• _Work required_
Copy every line of the material below word for word.

• _Available data_
---*---

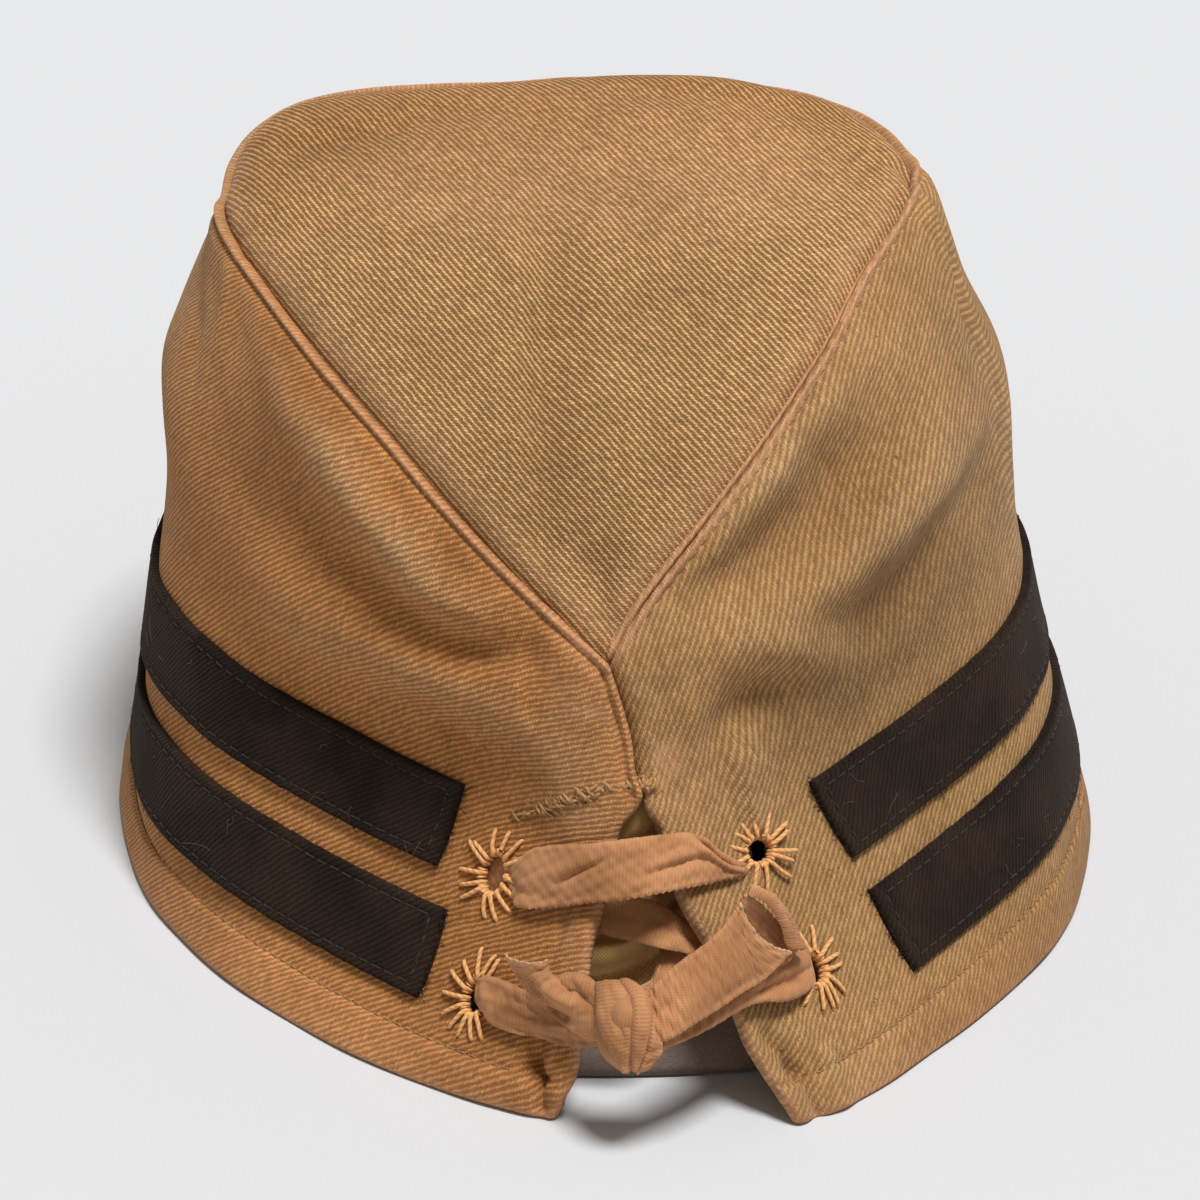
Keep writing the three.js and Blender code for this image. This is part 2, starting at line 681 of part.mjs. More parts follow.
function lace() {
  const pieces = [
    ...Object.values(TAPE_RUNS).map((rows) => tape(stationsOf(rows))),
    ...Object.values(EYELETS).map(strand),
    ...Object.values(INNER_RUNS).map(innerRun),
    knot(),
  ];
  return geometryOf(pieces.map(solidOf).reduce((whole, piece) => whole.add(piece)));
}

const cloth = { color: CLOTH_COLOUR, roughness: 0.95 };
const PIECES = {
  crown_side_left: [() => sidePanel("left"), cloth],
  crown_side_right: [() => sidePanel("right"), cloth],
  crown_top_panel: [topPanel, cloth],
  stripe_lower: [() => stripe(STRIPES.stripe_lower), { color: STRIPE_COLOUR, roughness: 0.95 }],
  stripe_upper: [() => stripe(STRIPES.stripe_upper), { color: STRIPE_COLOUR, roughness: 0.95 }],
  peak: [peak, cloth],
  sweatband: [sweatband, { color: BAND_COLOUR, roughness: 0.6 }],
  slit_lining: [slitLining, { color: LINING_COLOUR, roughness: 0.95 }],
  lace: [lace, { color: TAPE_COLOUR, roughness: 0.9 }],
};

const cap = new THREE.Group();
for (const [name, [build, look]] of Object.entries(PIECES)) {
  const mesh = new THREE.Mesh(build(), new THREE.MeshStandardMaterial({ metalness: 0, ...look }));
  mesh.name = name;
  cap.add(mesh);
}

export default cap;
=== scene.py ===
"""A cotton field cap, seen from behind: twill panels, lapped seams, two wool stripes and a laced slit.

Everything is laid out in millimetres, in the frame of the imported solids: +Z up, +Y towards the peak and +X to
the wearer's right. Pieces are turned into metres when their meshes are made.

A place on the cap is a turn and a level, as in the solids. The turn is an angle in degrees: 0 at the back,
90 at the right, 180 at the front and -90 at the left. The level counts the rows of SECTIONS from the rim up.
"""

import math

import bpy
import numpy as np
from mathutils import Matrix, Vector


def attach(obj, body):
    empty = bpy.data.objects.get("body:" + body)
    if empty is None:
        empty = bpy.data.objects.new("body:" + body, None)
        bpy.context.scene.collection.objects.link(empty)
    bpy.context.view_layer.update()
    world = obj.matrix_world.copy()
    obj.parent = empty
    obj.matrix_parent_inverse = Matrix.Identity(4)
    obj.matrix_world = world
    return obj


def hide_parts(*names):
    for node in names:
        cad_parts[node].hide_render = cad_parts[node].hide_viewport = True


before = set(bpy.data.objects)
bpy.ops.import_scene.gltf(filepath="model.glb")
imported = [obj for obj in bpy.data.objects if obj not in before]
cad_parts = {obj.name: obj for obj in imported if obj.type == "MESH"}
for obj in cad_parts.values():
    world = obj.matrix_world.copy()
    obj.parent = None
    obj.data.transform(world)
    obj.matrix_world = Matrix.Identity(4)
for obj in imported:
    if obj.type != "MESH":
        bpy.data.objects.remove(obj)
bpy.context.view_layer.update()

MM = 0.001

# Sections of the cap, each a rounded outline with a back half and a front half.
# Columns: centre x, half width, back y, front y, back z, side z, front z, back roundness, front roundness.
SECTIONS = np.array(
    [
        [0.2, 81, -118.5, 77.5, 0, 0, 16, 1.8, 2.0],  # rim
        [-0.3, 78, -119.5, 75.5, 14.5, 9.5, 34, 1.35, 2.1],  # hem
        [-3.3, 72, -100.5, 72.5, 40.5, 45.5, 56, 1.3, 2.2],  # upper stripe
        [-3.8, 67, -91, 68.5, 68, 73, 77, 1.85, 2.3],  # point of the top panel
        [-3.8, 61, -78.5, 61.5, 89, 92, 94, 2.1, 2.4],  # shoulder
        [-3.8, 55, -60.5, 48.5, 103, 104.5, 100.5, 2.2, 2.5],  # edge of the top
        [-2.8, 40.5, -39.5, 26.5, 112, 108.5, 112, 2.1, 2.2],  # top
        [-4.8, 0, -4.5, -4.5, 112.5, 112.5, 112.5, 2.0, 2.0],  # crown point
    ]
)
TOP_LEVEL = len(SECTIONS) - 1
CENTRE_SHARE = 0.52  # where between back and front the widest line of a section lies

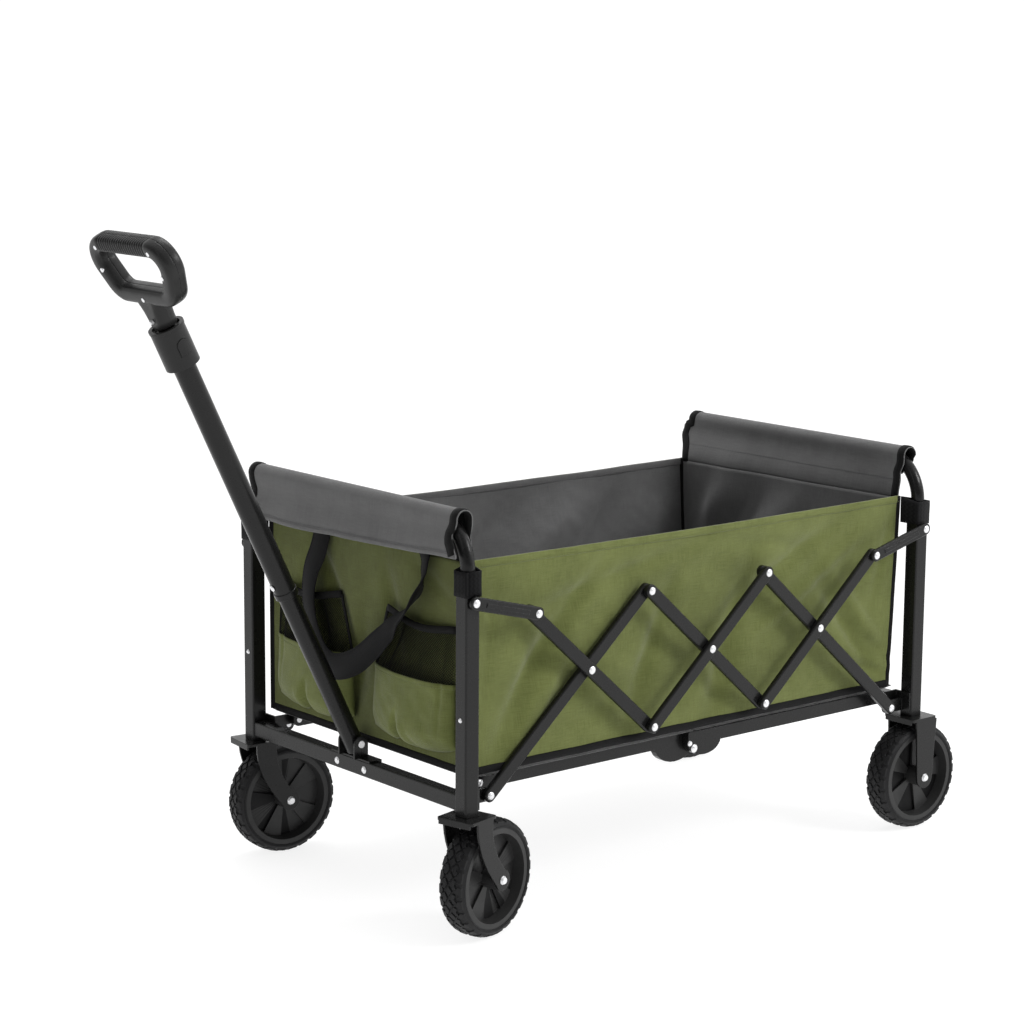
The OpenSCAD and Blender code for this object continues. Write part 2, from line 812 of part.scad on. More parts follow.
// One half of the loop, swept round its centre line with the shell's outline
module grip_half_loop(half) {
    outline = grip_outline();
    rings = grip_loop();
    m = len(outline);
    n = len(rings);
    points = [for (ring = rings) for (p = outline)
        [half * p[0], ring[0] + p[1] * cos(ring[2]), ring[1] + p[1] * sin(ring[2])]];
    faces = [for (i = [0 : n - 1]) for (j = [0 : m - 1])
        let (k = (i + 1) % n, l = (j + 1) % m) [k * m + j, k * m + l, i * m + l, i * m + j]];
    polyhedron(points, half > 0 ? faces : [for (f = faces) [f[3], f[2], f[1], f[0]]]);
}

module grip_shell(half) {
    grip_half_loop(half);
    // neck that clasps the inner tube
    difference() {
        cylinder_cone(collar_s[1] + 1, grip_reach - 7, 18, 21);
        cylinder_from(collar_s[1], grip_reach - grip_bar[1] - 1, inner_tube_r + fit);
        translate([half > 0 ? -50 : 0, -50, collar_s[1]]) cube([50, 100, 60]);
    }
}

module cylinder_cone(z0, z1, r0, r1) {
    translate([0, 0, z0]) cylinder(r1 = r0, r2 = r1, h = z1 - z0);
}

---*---

• _Task answer_
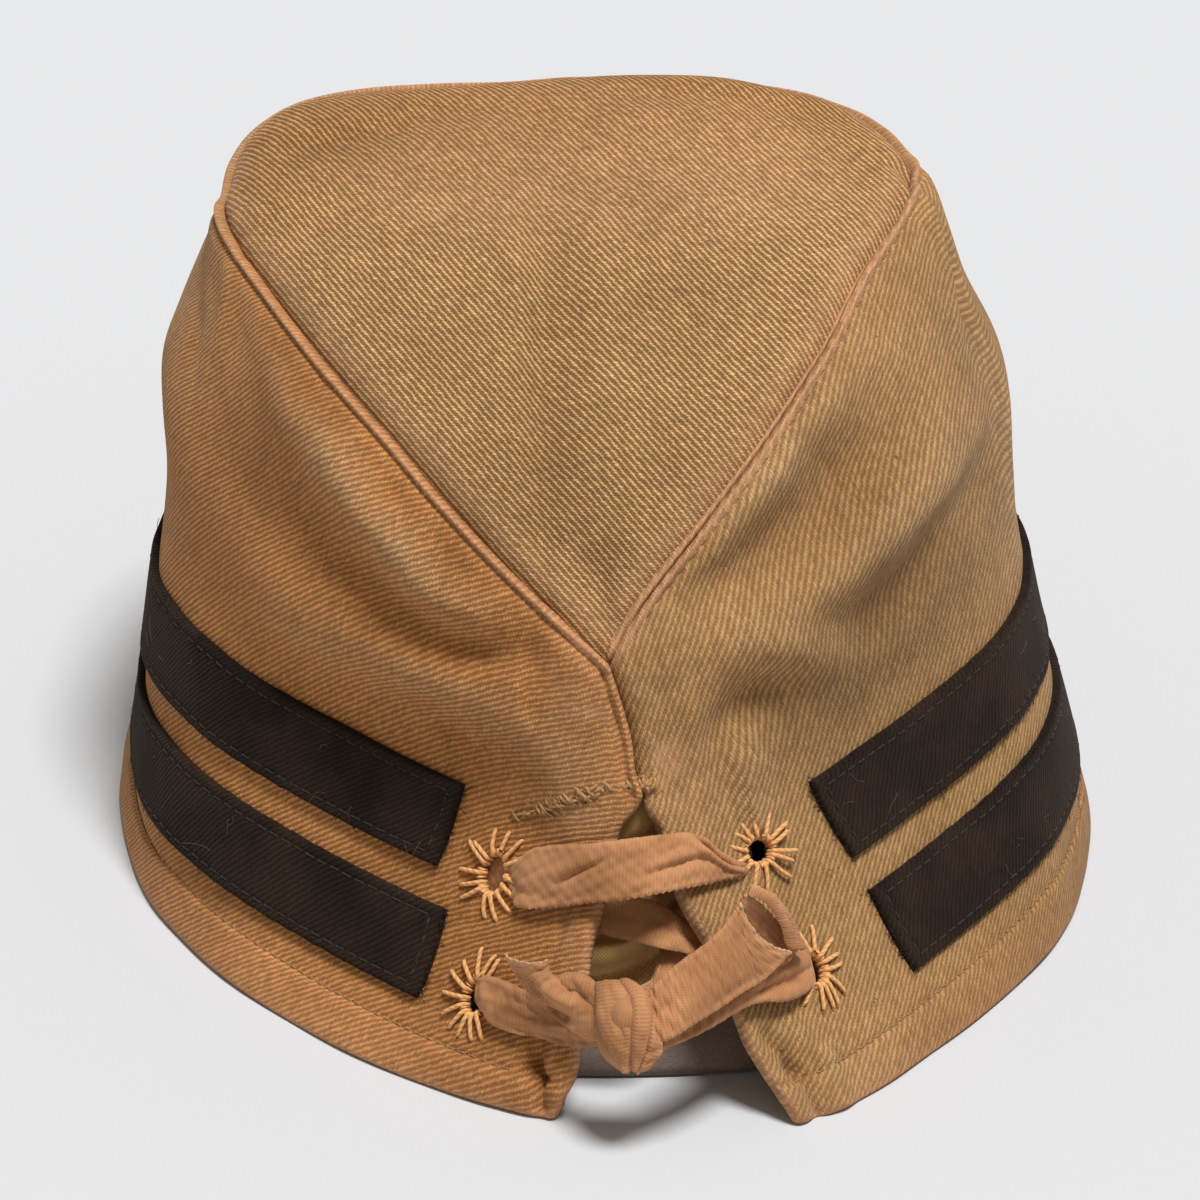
Keep writing the three.js and Blender code for this image. This is part 2, starting at line 681 of part.mjs. More parts follow.
function lace() {
  const pieces = [
    ...Object.values(TAPE_RUNS).map((rows) => tape(stationsOf(rows))),
    ...Object.values(EYELETS).map(strand),
    ...Object.values(INNER_RUNS).map(innerRun),
    knot(),
  ];
  return geometryOf(pieces.map(solidOf).reduce((whole, piece) => whole.add(piece)));
}

const cloth = { color: CLOTH_COLOUR, roughness: 0.95 };
const PIECES = {
  crown_side_left: [() => sidePanel("left"), cloth],
  crown_side_right: [() => sidePanel("right"), cloth],
  crown_top_panel: [topPanel, cloth],
  stripe_lower: [() => stripe(STRIPES.stripe_lower), { color: STRIPE_COLOUR, roughness: 0.95 }],
  stripe_upper: [() => stripe(STRIPES.stripe_upper), { color: STRIPE_COLOUR, roughness: 0.95 }],
  peak: [peak, cloth],
  sweatband: [sweatband, { color: BAND_COLOUR, roughness: 0.6 }],
  slit_lining: [slitLining, { color: LINING_COLOUR, roughness: 0.95 }],
  lace: [lace, { color: TAPE_COLOUR, roughness: 0.9 }],
};

const cap = new THREE.Group();
for (const [name, [build, look]] of Object.entries(PIECES)) {
  const mesh = new THREE.Mesh(build(), new THREE.MeshStandardMaterial({ metalness: 0, ...look }));
  mesh.name = name;
  cap.add(mesh);
}

export default cap;
=== scene.py ===
"""A cotton field cap, seen from behind: twill panels, lapped seams, two wool stripes and a laced slit.

Everything is laid out in millimetres, in the frame of the imported solids: +Z up, +Y towards the peak and +X to
the wearer's right. Pieces are turned into metres when their meshes are made.

A place on the cap is a turn and a level, as in the solids. The turn is an angle in degrees: 0 at the back,
90 at the right, 180 at the front and -90 at the left. The level counts the rows of SECTIONS from the rim up.
"""

import math

import bpy
import numpy as np
from mathutils import Matrix, Vector


def attach(obj, body):
    empty = bpy.data.objects.get("body:" + body)
    if empty is None:
        empty = bpy.data.objects.new("body:" + body, None)
        bpy.context.scene.collection.objects.link(empty)
    bpy.context.view_layer.update()
    world = obj.matrix_world.copy()
    obj.parent = empty
    obj.matrix_parent_inverse = Matrix.Identity(4)
    obj.matrix_world = world
    return obj


def hide_parts(*names):
    for node in names:
        cad_parts[node].hide_render = cad_parts[node].hide_viewport = True


before = set(bpy.data.objects)
bpy.ops.import_scene.gltf(filepath="model.glb")
imported = [obj for obj in bpy.data.objects if obj not in before]
cad_parts = {obj.name: obj for obj in imported if obj.type == "MESH"}
for obj in cad_parts.values():
    world = obj.matrix_world.copy()
    obj.parent = None
    obj.data.transform(world)
    obj.matrix_world = Matrix.Identity(4)
for obj in imported:
    if obj.type != "MESH":
        bpy.data.objects.remove(obj)
bpy.context.view_layer.update()

MM = 0.001

# Sections of the cap, each a rounded outline with a back half and a front half.
# Columns: centre x, half width, back y, front y, back z, side z, front z, back roundness, front roundness.
SECTIONS = np.array(
    [
        [0.2, 81, -118.5, 77.5, 0, 0, 16, 1.8, 2.0],  # rim
        [-0.3, 78, -119.5, 75.5, 14.5, 9.5, 34, 1.35, 2.1],  # hem
        [-3.3, 72, -100.5, 72.5, 40.5, 45.5, 56, 1.3, 2.2],  # upper stripe
        [-3.8, 67, -91, 68.5, 68, 73, 77, 1.85, 2.3],  # point of the top panel
        [-3.8, 61, -78.5, 61.5, 89, 92, 94, 2.1, 2.4],  # shoulder
        [-3.8, 55, -60.5, 48.5, 103, 104.5, 100.5, 2.2, 2.5],  # edge of the top
        [-2.8, 40.5, -39.5, 26.5, 112, 108.5, 112, 2.1, 2.2],  # top
        [-4.8, 0, -4.5, -4.5, 112.5, 112.5, 112.5, 2.0, 2.0],  # crown point
    ]
)
TOP_LEVEL = len(SECTIONS) - 1
CENTRE_SHARE = 0.52  # where between back and front the widest line of a section lies

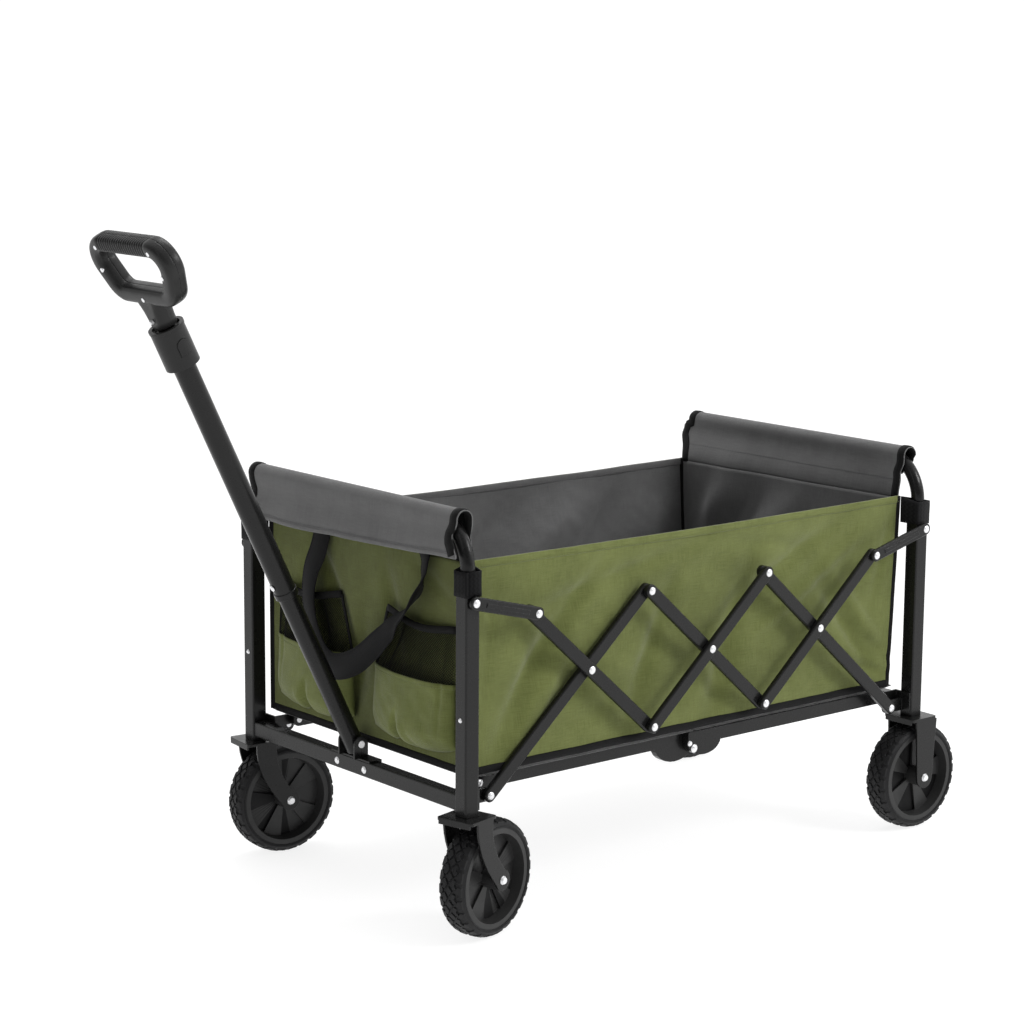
The OpenSCAD and Blender code for this object continues. Write part 2, from line 812 of part.scad on. More parts follow.
// One half of the loop, swept round its centre line with the shell's outline
module grip_half_loop(half) {
    outline = grip_outline();
    rings = grip_loop();
    m = len(outline);
    n = len(rings);
    points = [for (ring = rings) for (p = outline)
        [half * p[0], ring[0] + p[1] * cos(ring[2]), ring[1] + p[1] * sin(ring[2])]];
    faces = [for (i = [0 : n - 1]) for (j = [0 : m - 1])
        let (k = (i + 1) % n, l = (j + 1) % m) [k * m + j, k * m + l, i * m + l, i * m + j]];
    polyhedron(points, half > 0 ? faces : [for (f = faces) [f[3], f[2], f[1], f[0]]]);
}

module grip_shell(half) {
    grip_half_loop(half);
    // neck that clasps the inner tube
    difference() {
        cylinder_cone(collar_s[1] + 1, grip_reach - 7, 18, 21);
        cylinder_from(collar_s[1], grip_reach - grip_bar[1] - 1, inner_tube_r + fit);
        translate([half > 0 ? -50 : 0, -50, collar_s[1]]) cube([50, 100, 60]);
    }
}

module cylinder_cone(z0, z1, r0, r1) {
    translate([0, 0, z0]) cylinder(r1 = r0, r2 = r1, h = z1 - z0);
}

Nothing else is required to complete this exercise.